• [Written problem]: Copy out all of the data below with no alterations.

• [Task data]:
----
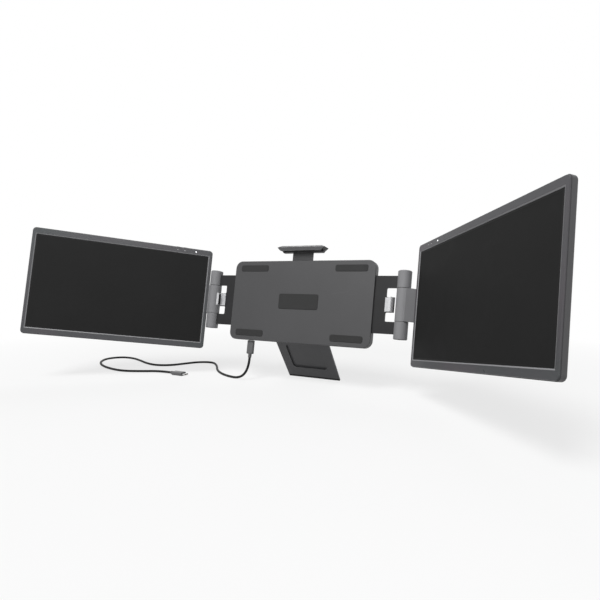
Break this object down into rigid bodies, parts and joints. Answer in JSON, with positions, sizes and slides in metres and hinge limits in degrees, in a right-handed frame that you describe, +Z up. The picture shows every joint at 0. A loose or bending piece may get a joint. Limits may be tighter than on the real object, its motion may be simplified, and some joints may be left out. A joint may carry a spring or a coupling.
{
  "type": "laptop screen extender",
  "caption": "Fold-out screen extender for a laptop: a back housing clips over the lid and carries sliding arms, each with a hinged portable monitor, a kickstand and a USB-C cable.",
  "frame": {"origin": "centre of the front face of the middle rest pad, where the back of the laptop's lid lies", "axes": "+X to the right of a user who faces the screens, +Y away from the user, +Z up; the assembly leans back 10.4 degrees with the lid"},
  "size_m": [0.8382, 0.2982, 0.252],
  "materials": {
    "front_cover": "moulded satin black",
    "back_cover": "moulded satin black, fine texture",
    "silicone": "soft matt silicone",
    "rail": "natural nylon",
    "board": "green solder mask",
    "port_metal": "stamped steel",
    "screw": "blackened steel",
    "steel": "ground steel",
    "cable": "matt black jacket",
    "plug_grip": "dark grey moulding",
    "clip": "satin grey",
    "clip_bar": "satin dark grey",
    "arm": "satin dark grey",
    "barrel": "satin grey",
    "washer": "acetal",
    "hook": "light grey satin",
    "shell": "moulded satin black",
    "bezel": "satin dark grey",
    "glass": "anti-glare film",
    "backlight": "pressed tray",
    "light": "clear light pipe",
    "key": "satin black",
    "stand": "satin dark grey"
  },
  "bodies": {
    "housing": {"housing_front_cover": "front_cover", "housing_back_cover": "back_cover", "lid_rest_pads": "silicone", "slide_rails": "rail", "hub_board": "board", "hub_usb_port": "port_metal", "housing_screws": "screw", "stand_pin": "steel", "usb_cable": "cable", "housing_plug_grip": "plug_grip", "housing_plug_shell": "port_metal", "laptop_plug_grip": "plug_grip", "laptop_plug_shell": "port_metal"},
    "top_clip": {"clip_bar": "clip_bar", "clip_hook": "clip", "clip_pad": "silicone"},
    "kickstand": {"stand_leg": "stand", "stand_foot": "silicone"},
    "left_arm": {"left_arm_plate": "arm", "left_upper_knuckle": "barrel", "left_lower_knuckle": "barrel", "left_hinge_shaft": "steel", "left_hinge_washers": "washer", "left_tension_nut": "steel", "left_knuckle_caps": "barrel", "left_side_hook": "hook", "left_side_pad": "silicone", "left_slide_shoes": "washer"},
    "left_screen": {"left_rear_shell": "shell", "left_bezel": "bezel", "left_screen_glass": "glass", "left_backlight_unit": "backlight", "left_driver_board": "board", "left_hinge_leaf": "barrel", "left_leaf_screws": "screw", "left_status_light": "light"},
    "right_arm": {"right_arm_plate": "arm", "right_upper_knuckle": "barrel", "right_lower_knuckle": "barrel", "right_hinge_shaft": "steel", "right_hinge_washers": "washer", "right_tension_nut": "steel", "right_knuckle_caps": "barrel", "right_side_hook": "hook", "right_side_pad": "silicone", "right_slide_shoes": "washer"},
    "right_screen": {"right_rear_shell": "shell", "right_bezel": "bezel", "right_screen_glass": "glass", "right_backlight_unit": "backlight", "right_driver_board": "board", "right_hinge_leaf": "barrel", "right_leaf_screws": "screw", "right_status_light": "light"},
    "left_power_key": {"left_power_key": "key"},
    "left_menu_key": {"left_menu_key": "key"},
    "right_power_key": {"right_power_key": "key"},
    "right_menu_key": {"right_menu_key": "key"}
  },
  "joints": [
    {"name": "left_arm_slide", "type": "slide", "parent": "housing", "child": "left_arm", "axis": [-1, 0, 0], "range_m": [-0.012, 0.048]},
    {"name": "right_arm_slide", "type": "slide", "parent": "housing", "child": "right_arm", "axis": [1, 0, 0], "range_m": [-0.012, 0.048]},
    {"name": "left_screen_hinge", "type": "hinge", "parent": "left_arm", "child": "left_screen", "pos_m": [-0.168, 0.00521, -0.00096], "axis": [0, 0.1809, 0.9835], "range_deg": [-94, 140.8]},
    {"name": "right_screen_hinge", "type": "hinge", "parent": "right_arm", "child": "right_screen", "pos_m": [0.168, 0.00521, -0.00096], "axis": [0, 0.1809, 0.9835], "range_deg": [-118, 104.5]},
    {"name": "top_clip_slide", "type": "slide", "parent": "housing", "child": "top_clip", "axis": [0, 0.1809, 0.9835], "range_m": [-0.012, 0.05]},
    {"name": "kickstand_hinge", "type": "hinge", "parent": "housing", "child": "kickstand", "pos_m": [0, 0.00364, -0.05151], "axis": [1, 0, 0], "range_deg": [0, 135.98]},
    {"name": "left_power_key_press", "type": "slide", "parent": "left_screen", "child": "left_power_key", "axis": [0, -0.1809, -0.9835], "range_m": [0, 0.0005], "stiffness_N_per_m": 600},
    {"name": "left_menu_key_press", "type": "slide", "parent": "left_screen", "child": "left_menu_key", "axis": [0, -0.1809, -0.9835], "range_m": [0, 0.0005], "stiffness_N_per_m": 600},
    {"name": "right_power_key_press", "type": "slide", "parent": "right_screen", "child": "right_power_key", "axis": [0, -0.1809, -0.9835], "range_m": [0, 0.0005], "stiffness_N_per_m": 600},
    {"name": "right_menu_key_press", "type": "slide", "parent": "right_screen", "child": "right_menu_key", "axis": [0, -0.1809, -0.9835], "range_m": [0, 0.0005], "stiffness_N_per_m": 600}
  ]
}
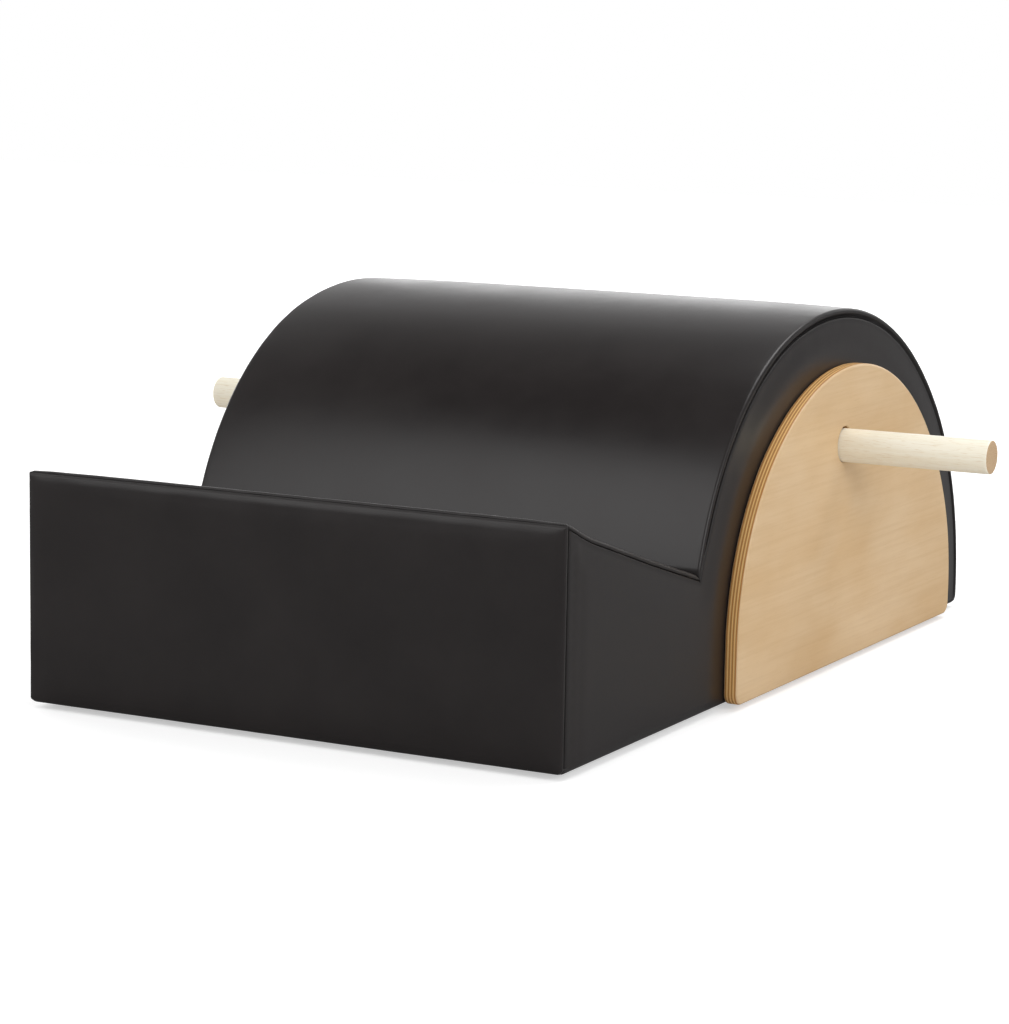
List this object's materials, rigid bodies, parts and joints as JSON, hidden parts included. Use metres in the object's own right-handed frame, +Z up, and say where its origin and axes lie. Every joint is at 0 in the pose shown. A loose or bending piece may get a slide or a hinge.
----
• [Finished exercise]:
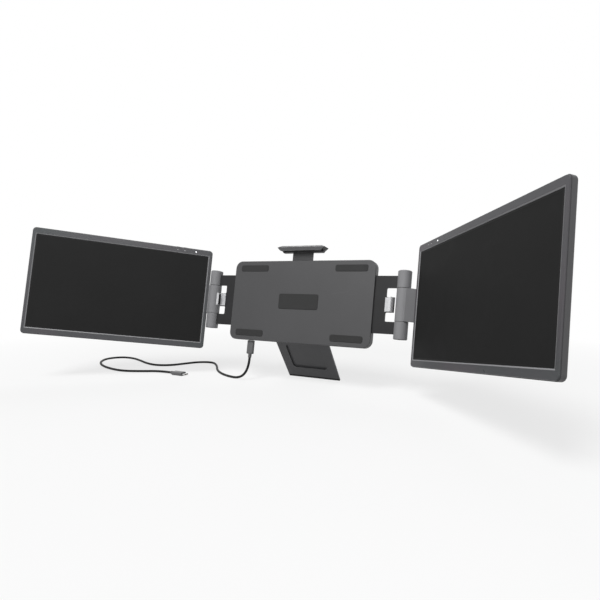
Break this object down into rigid bodies, parts and joints. Answer in JSON, with positions, sizes and slides in metres and hinge limits in degrees, in a right-handed frame that you describe, +Z up. The picture shows every joint at 0. A loose or bending piece may get a joint. Limits may be tighter than on the real object, its motion may be simplified, and some joints may be left out. A joint may carry a spring or a coupling.
{
  "type": "laptop screen extender",
  "caption": "Fold-out screen extender for a laptop: a back housing clips over the lid and carries sliding arms, each with a hinged portable monitor, a kickstand and a USB-C cable.",
  "frame": {"origin": "centre of the front face of the middle rest pad, where the back of the laptop's lid lies", "axes": "+X to the right of a user who faces the screens, +Y away from the user, +Z up; the assembly leans back 10.4 degrees with the lid"},
  "size_m": [0.8382, 0.2982, 0.252],
  "materials": {
    "front_cover": "moulded satin black",
    "back_cover": "moulded satin black, fine texture",
    "silicone": "soft matt silicone",
    "rail": "natural nylon",
    "board": "green solder mask",
    "port_metal": "stamped steel",
    "screw": "blackened steel",
    "steel": "ground steel",
    "cable": "matt black jacket",
    "plug_grip": "dark grey moulding",
    "clip": "satin grey",
    "clip_bar": "satin dark grey",
    "arm": "satin dark grey",
    "barrel": "satin grey",
    "washer": "acetal",
    "hook": "light grey satin",
    "shell": "moulded satin black",
    "bezel": "satin dark grey",
    "glass": "anti-glare film",
    "backlight": "pressed tray",
    "light": "clear light pipe",
    "key": "satin black",
    "stand": "satin dark grey"
  },
  "bodies": {
    "housing": {"housing_front_cover": "front_cover", "housing_back_cover": "back_cover", "lid_rest_pads": "silicone", "slide_rails": "rail", "hub_board": "board", "hub_usb_port": "port_metal", "housing_screws": "screw", "stand_pin": "steel", "usb_cable": "cable", "housing_plug_grip": "plug_grip", "housing_plug_shell": "port_metal", "laptop_plug_grip": "plug_grip", "laptop_plug_shell": "port_metal"},
    "top_clip": {"clip_bar": "clip_bar", "clip_hook": "clip", "clip_pad": "silicone"},
    "kickstand": {"stand_leg": "stand", "stand_foot": "silicone"},
    "left_arm": {"left_arm_plate": "arm", "left_upper_knuckle": "barrel", "left_lower_knuckle": "barrel", "left_hinge_shaft": "steel", "left_hinge_washers": "washer", "left_tension_nut": "steel", "left_knuckle_caps": "barrel", "left_side_hook": "hook", "left_side_pad": "silicone", "left_slide_shoes": "washer"},
    "left_screen": {"left_rear_shell": "shell", "left_bezel": "bezel", "left_screen_glass": "glass", "left_backlight_unit": "backlight", "left_driver_board": "board", "left_hinge_leaf": "barrel", "left_leaf_screws": "screw", "left_status_light": "light"},
    "right_arm": {"right_arm_plate": "arm", "right_upper_knuckle": "barrel", "right_lower_knuckle": "barrel", "right_hinge_shaft": "steel", "right_hinge_washers": "washer", "right_tension_nut": "steel", "right_knuckle_caps": "barrel", "right_side_hook": "hook", "right_side_pad": "silicone", "right_slide_shoes": "washer"},
    "right_screen": {"right_rear_shell": "shell", "right_bezel": "bezel", "right_screen_glass": "glass", "right_backlight_unit": "backlight", "right_driver_board": "board", "right_hinge_leaf": "barrel", "right_leaf_screws": "screw", "right_status_light": "light"},
    "left_power_key": {"left_power_key": "key"},
    "left_menu_key": {"left_menu_key": "key"},
    "right_power_key": {"right_power_key": "key"},
    "right_menu_key": {"right_menu_key": "key"}
  },
  "joints": [
    {"name": "left_arm_slide", "type": "slide", "parent": "housing", "child": "left_arm", "axis": [-1, 0, 0], "range_m": [-0.012, 0.048]},
    {"name": "right_arm_slide", "type": "slide", "parent": "housing", "child": "right_arm", "axis": [1, 0, 0], "range_m": [-0.012, 0.048]},
    {"name": "left_screen_hinge", "type": "hinge", "parent": "left_arm", "child": "left_screen", "pos_m": [-0.168, 0.00521, -0.00096], "axis": [0, 0.1809, 0.9835], "range_deg": [-94, 140.8]},
    {"name": "right_screen_hinge", "type": "hinge", "parent": "right_arm", "child": "right_screen", "pos_m": [0.168, 0.00521, -0.00096], "axis": [0, 0.1809, 0.9835], "range_deg": [-118, 104.5]},
    {"name": "top_clip_slide", "type": "slide", "parent": "housing", "child": "top_clip", "axis": [0, 0.1809, 0.9835], "range_m": [-0.012, 0.05]},
    {"name": "kickstand_hinge", "type": "hinge", "parent": "housing", "child": "kickstand", "pos_m": [0, 0.00364, -0.05151], "axis": [1, 0, 0], "range_deg": [0, 135.98]},
    {"name": "left_power_key_press", "type": "slide", "parent": "left_screen", "child": "left_power_key", "axis": [0, -0.1809, -0.9835], "range_m": [0, 0.0005], "stiffness_N_per_m": 600},
    {"name": "left_menu_key_press", "type": "slide", "parent": "left_screen", "child": "left_menu_key", "axis": [0, -0.1809, -0.9835], "range_m": [0, 0.0005], "stiffness_N_per_m": 600},
    {"name": "right_power_key_press", "type": "slide", "parent": "right_screen", "child": "right_power_key", "axis": [0, -0.1809, -0.9835], "range_m": [0, 0.0005], "stiffness_N_per_m": 600},
    {"name": "right_menu_key_press", "type": "slide", "parent": "right_screen", "child": "right_menu_key", "axis": [0, -0.1809, -0.9835], "range_m": [0, 0.0005], "stiffness_N_per_m": 600}
  ]
}
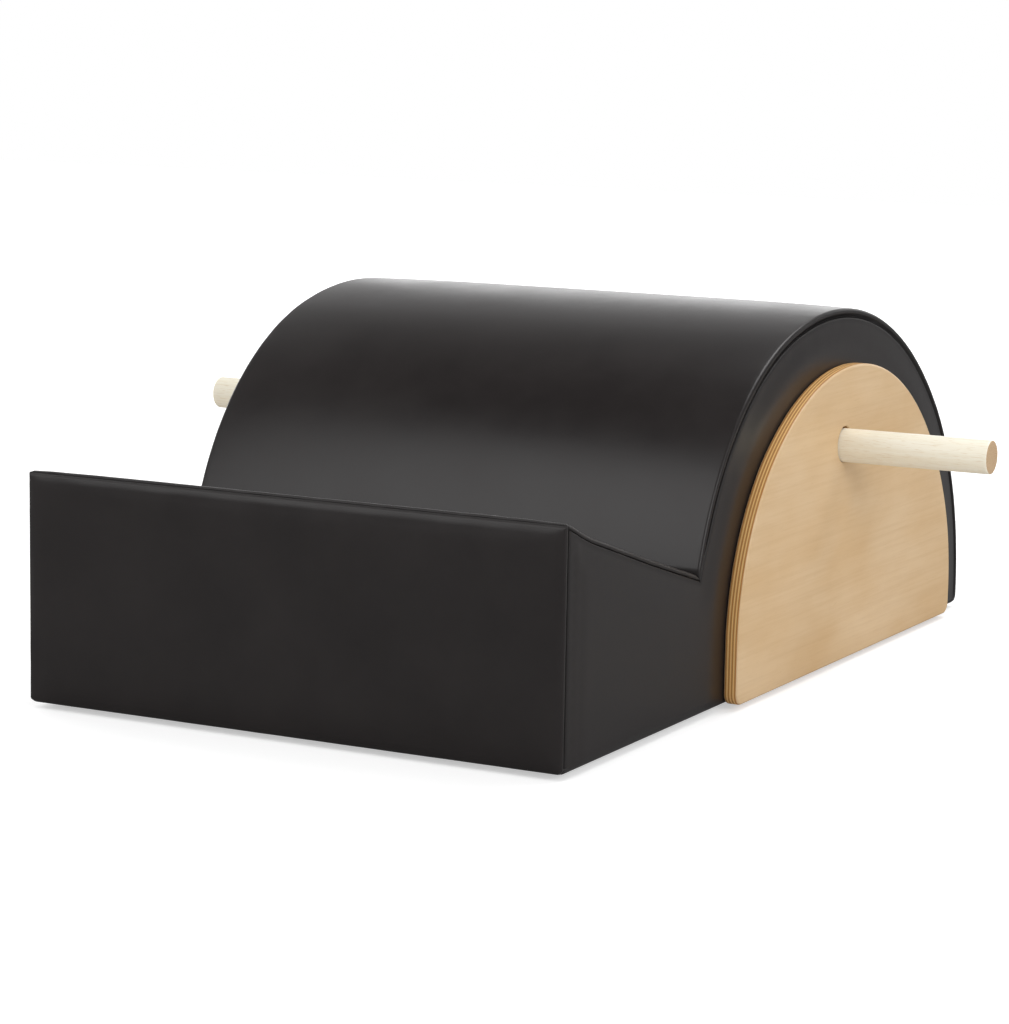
List this object's materials, rigid bodies, parts and joints as JSON, hidden parts included. Use metres in the object's own right-handed frame, +Z up, and say where its origin and axes lie. Every joint is at 0 in the pose shown. A loose or bending piece may get a slide or a hinge.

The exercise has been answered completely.